The goal of marital counseling (and marriage)

David Murray:

The main question most people ask in marriage relationships today is, “What can I get out of it?” Especially, “What sex can I get out of it?”

And when the investment of time, money, emotion, and sexual energy does not pay off as expected?


And the search for a better return from someone else. Someone else who’ll fit into my life better. Someone else who won’t take so much of my time and money. Someone else who will fill me rather than drain me.

But if everyone’s trying to get more than they give, no one’s going to be happy and marriages are doomed to premature and painful endings.

In contrast, the Bible says that the most important question in marriage is not, “What can I get?” but “What can I give?”

Read the rest at The Most Important Question in Marriage (HeadHeartHand Blog).

His comments got me to thinking about how I counsel couples in marital crisis.  One of the first things I tell a couple is, “My goal is not to save your marriage.  My goal is to help you, husband, walk with Christ.  And my goal is to help you, wife, walk with Christ.  And if you, husband or wife, walk with Christ, even if your spouse does not, you will be satisfied in Christ and faithful to Him.  And if you both walk with Christ, then your marriage will move toward restoration.”

One problem with this approach is that while the intent is right — to help both members of the marriage be faithful to Christ — it is often difficult to determine when they are walking with Christ.  Self-righteous attitudes keep both parties from seeing how their attitudes are working against the marriage and that they are not progressing as well as they think they are progressing.  I have frequently asked myself, “how can I expose this person’s self-righteousness?”

So I think a better way to articulate my goal in marriage counseling is to say, “My goal is not to save your marriage.  My goal is to help you walk with Christ…and one way to know that you are walking with Christ is when you are selfless in your giving and service of your mate.”  Consider some of these heart-revealing questions by Murray:

  • When you argue: What can I give up to resolve this?
  • When you’ve hurt one another: What apology can I give to heal this?
  • When on vacation: What can I give to make his vacation better?
  • When in bed: What can I give to enhance his/her enjoyment of physical intimacy?
  • When budgeting: What can I give up this month to give her more spending money?
  • When talking: How can I give her more of a listening ear?
  • When leading: How can I serve her better in my leadership?
  • When submitting: How can I give him more respect when I disagree with his decisions?

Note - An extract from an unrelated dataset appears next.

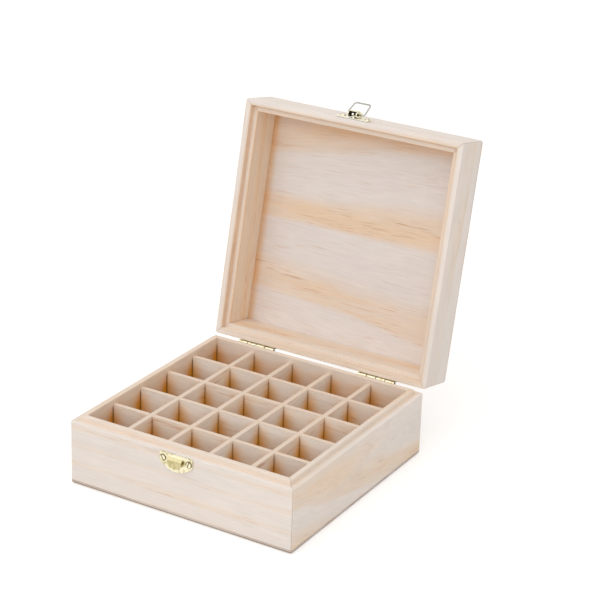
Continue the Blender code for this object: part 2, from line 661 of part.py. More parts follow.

His conclusion is particularly helpful:

Give your mind, your heart, your eyes, your hands, your body, your money. Give financially, emotionally, physically, intellectually, sexually, and spiritually. Give yourself, your whole self, away. And if we believe the Bible rather than our instincts and our culture, we will be more blessed in that giving than in all the getting we can imagine (Acts 20:35).

The great aim of all this marital giving is that eventually we each give so much of self away, that each has all of the other, and the two become one; we lose so much independence, and become so inter-dependent that we become “one flesh” in every way.